## [Stated exercise]
Each line below should be quoted exactly, please.

++++ Data section

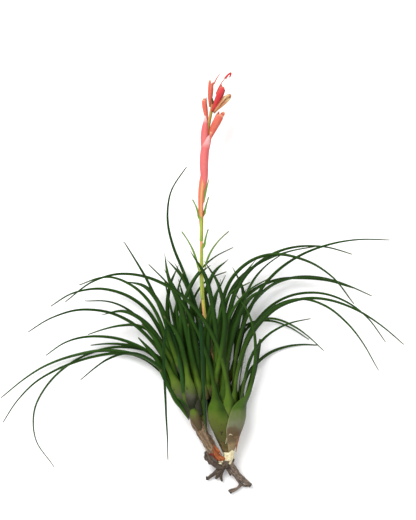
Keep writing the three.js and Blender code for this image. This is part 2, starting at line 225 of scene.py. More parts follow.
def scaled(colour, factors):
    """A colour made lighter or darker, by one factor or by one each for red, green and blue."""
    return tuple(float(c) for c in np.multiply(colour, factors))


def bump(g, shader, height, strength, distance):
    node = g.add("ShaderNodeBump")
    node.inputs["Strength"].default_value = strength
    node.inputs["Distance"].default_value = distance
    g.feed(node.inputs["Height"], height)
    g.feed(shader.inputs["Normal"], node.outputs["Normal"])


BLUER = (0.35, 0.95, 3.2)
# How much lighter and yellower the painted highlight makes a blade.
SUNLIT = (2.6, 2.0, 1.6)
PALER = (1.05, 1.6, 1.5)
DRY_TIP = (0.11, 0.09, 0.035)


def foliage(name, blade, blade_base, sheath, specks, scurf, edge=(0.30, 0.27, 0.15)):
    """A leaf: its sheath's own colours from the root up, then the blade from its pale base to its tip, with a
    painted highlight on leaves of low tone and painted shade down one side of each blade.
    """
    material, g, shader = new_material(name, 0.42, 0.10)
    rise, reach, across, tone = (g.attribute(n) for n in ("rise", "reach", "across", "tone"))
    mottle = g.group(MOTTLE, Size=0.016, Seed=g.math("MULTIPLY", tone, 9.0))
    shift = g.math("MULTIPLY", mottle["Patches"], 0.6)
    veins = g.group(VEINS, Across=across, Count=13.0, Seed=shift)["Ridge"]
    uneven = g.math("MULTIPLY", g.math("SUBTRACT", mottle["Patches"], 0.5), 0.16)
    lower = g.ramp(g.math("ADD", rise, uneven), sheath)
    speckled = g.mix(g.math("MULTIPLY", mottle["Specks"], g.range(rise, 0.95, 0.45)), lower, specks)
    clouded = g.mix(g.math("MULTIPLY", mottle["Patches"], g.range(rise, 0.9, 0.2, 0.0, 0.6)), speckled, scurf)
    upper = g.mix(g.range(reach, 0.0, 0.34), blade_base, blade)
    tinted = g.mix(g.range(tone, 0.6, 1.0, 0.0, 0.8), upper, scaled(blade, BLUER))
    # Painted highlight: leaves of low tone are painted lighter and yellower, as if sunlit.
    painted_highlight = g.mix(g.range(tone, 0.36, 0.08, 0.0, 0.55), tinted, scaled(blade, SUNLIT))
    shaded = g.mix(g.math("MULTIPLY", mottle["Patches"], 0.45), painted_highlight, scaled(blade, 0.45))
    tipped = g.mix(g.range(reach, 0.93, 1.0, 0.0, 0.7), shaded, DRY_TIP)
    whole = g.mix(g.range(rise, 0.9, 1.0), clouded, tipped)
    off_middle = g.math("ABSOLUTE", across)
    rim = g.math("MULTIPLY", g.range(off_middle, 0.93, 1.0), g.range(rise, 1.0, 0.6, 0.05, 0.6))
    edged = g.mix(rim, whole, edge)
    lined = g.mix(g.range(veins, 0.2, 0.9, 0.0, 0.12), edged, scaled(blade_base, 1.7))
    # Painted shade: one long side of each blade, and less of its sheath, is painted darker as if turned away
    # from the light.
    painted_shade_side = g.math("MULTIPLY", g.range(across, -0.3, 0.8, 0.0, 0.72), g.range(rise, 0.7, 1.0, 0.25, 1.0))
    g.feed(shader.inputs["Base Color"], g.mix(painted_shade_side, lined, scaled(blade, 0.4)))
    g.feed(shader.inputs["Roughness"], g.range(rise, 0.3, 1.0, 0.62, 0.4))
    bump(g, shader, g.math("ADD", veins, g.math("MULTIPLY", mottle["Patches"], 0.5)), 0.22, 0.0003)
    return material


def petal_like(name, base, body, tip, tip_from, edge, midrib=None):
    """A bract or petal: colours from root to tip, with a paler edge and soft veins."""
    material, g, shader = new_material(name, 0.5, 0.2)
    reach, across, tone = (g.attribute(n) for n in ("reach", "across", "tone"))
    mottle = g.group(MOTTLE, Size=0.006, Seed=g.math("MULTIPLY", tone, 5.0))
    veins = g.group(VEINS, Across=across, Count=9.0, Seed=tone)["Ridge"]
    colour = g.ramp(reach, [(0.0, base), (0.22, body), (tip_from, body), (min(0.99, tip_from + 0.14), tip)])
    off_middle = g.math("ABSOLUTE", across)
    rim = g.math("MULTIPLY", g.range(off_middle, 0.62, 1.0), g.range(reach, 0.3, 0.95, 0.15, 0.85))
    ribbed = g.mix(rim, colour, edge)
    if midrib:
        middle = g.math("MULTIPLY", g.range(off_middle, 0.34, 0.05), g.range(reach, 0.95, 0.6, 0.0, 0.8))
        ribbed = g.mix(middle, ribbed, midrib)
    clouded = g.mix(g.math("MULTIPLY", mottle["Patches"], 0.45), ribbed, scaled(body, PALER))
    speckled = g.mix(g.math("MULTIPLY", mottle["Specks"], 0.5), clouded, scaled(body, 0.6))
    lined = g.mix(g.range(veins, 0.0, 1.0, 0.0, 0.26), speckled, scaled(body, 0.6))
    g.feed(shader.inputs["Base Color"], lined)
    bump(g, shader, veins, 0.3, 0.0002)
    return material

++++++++

## [Full response]
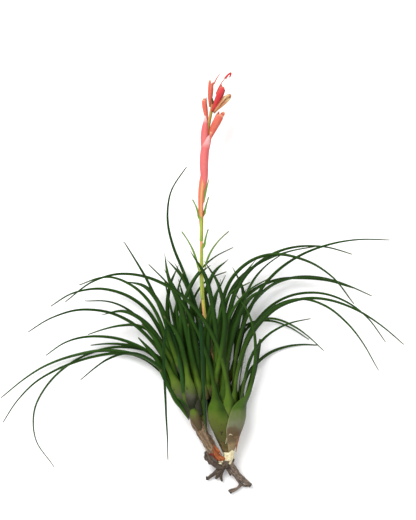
Keep writing the three.js and Blender code for this image. This is part 2, starting at line 225 of scene.py. More parts follow.
def scaled(colour, factors):
    """A colour made lighter or darker, by one factor or by one each for red, green and blue."""
    return tuple(float(c) for c in np.multiply(colour, factors))


def bump(g, shader, height, strength, distance):
    node = g.add("ShaderNodeBump")
    node.inputs["Strength"].default_value = strength
    node.inputs["Distance"].default_value = distance
    g.feed(node.inputs["Height"], height)
    g.feed(shader.inputs["Normal"], node.outputs["Normal"])


BLUER = (0.35, 0.95, 3.2)
# How much lighter and yellower the painted highlight makes a blade.
SUNLIT = (2.6, 2.0, 1.6)
PALER = (1.05, 1.6, 1.5)
DRY_TIP = (0.11, 0.09, 0.035)


def foliage(name, blade, blade_base, sheath, specks, scurf, edge=(0.30, 0.27, 0.15)):
    """A leaf: its sheath's own colours from the root up, then the blade from its pale base to its tip, with a
    painted highlight on leaves of low tone and painted shade down one side of each blade.
    """
    material, g, shader = new_material(name, 0.42, 0.10)
    rise, reach, across, tone = (g.attribute(n) for n in ("rise", "reach", "across", "tone"))
    mottle = g.group(MOTTLE, Size=0.016, Seed=g.math("MULTIPLY", tone, 9.0))
    shift = g.math("MULTIPLY", mottle["Patches"], 0.6)
    veins = g.group(VEINS, Across=across, Count=13.0, Seed=shift)["Ridge"]
    uneven = g.math("MULTIPLY", g.math("SUBTRACT", mottle["Patches"], 0.5), 0.16)
    lower = g.ramp(g.math("ADD", rise, uneven), sheath)
    speckled = g.mix(g.math("MULTIPLY", mottle["Specks"], g.range(rise, 0.95, 0.45)), lower, specks)
    clouded = g.mix(g.math("MULTIPLY", mottle["Patches"], g.range(rise, 0.9, 0.2, 0.0, 0.6)), speckled, scurf)
    upper = g.mix(g.range(reach, 0.0, 0.34), blade_base, blade)
    tinted = g.mix(g.range(tone, 0.6, 1.0, 0.0, 0.8), upper, scaled(blade, BLUER))
    # Painted highlight: leaves of low tone are painted lighter and yellower, as if sunlit.
    painted_highlight = g.mix(g.range(tone, 0.36, 0.08, 0.0, 0.55), tinted, scaled(blade, SUNLIT))
    shaded = g.mix(g.math("MULTIPLY", mottle["Patches"], 0.45), painted_highlight, scaled(blade, 0.45))
    tipped = g.mix(g.range(reach, 0.93, 1.0, 0.0, 0.7), shaded, DRY_TIP)
    whole = g.mix(g.range(rise, 0.9, 1.0), clouded, tipped)
    off_middle = g.math("ABSOLUTE", across)
    rim = g.math("MULTIPLY", g.range(off_middle, 0.93, 1.0), g.range(rise, 1.0, 0.6, 0.05, 0.6))
    edged = g.mix(rim, whole, edge)
    lined = g.mix(g.range(veins, 0.2, 0.9, 0.0, 0.12), edged, scaled(blade_base, 1.7))
    # Painted shade: one long side of each blade, and less of its sheath, is painted darker as if turned away
    # from the light.
    painted_shade_side = g.math("MULTIPLY", g.range(across, -0.3, 0.8, 0.0, 0.72), g.range(rise, 0.7, 1.0, 0.25, 1.0))
    g.feed(shader.inputs["Base Color"], g.mix(painted_shade_side, lined, scaled(blade, 0.4)))
    g.feed(shader.inputs["Roughness"], g.range(rise, 0.3, 1.0, 0.62, 0.4))
    bump(g, shader, g.math("ADD", veins, g.math("MULTIPLY", mottle["Patches"], 0.5)), 0.22, 0.0003)
    return material


def petal_like(name, base, body, tip, tip_from, edge, midrib=None):
    """A bract or petal: colours from root to tip, with a paler edge and soft veins."""
    material, g, shader = new_material(name, 0.5, 0.2)
    reach, across, tone = (g.attribute(n) for n in ("reach", "across", "tone"))
    mottle = g.group(MOTTLE, Size=0.006, Seed=g.math("MULTIPLY", tone, 5.0))
    veins = g.group(VEINS, Across=across, Count=9.0, Seed=tone)["Ridge"]
    colour = g.ramp(reach, [(0.0, base), (0.22, body), (tip_from, body), (min(0.99, tip_from + 0.14), tip)])
    off_middle = g.math("ABSOLUTE", across)
    rim = g.math("MULTIPLY", g.range(off_middle, 0.62, 1.0), g.range(reach, 0.3, 0.95, 0.15, 0.85))
    ribbed = g.mix(rim, colour, edge)
    if midrib:
        middle = g.math("MULTIPLY", g.range(off_middle, 0.34, 0.05), g.range(reach, 0.95, 0.6, 0.0, 0.8))
        ribbed = g.mix(middle, ribbed, midrib)
    clouded = g.mix(g.math("MULTIPLY", mottle["Patches"], 0.45), ribbed, scaled(body, PALER))
    speckled = g.mix(g.math("MULTIPLY", mottle["Specks"], 0.5), clouded, scaled(body, 0.6))
    lined = g.mix(g.range(veins, 0.0, 1.0, 0.0, 0.26), speckled, scaled(body, 0.6))
    g.feed(shader.inputs["Base Color"], lined)
    bump(g, shader, veins, 0.3, 0.0002)
    return material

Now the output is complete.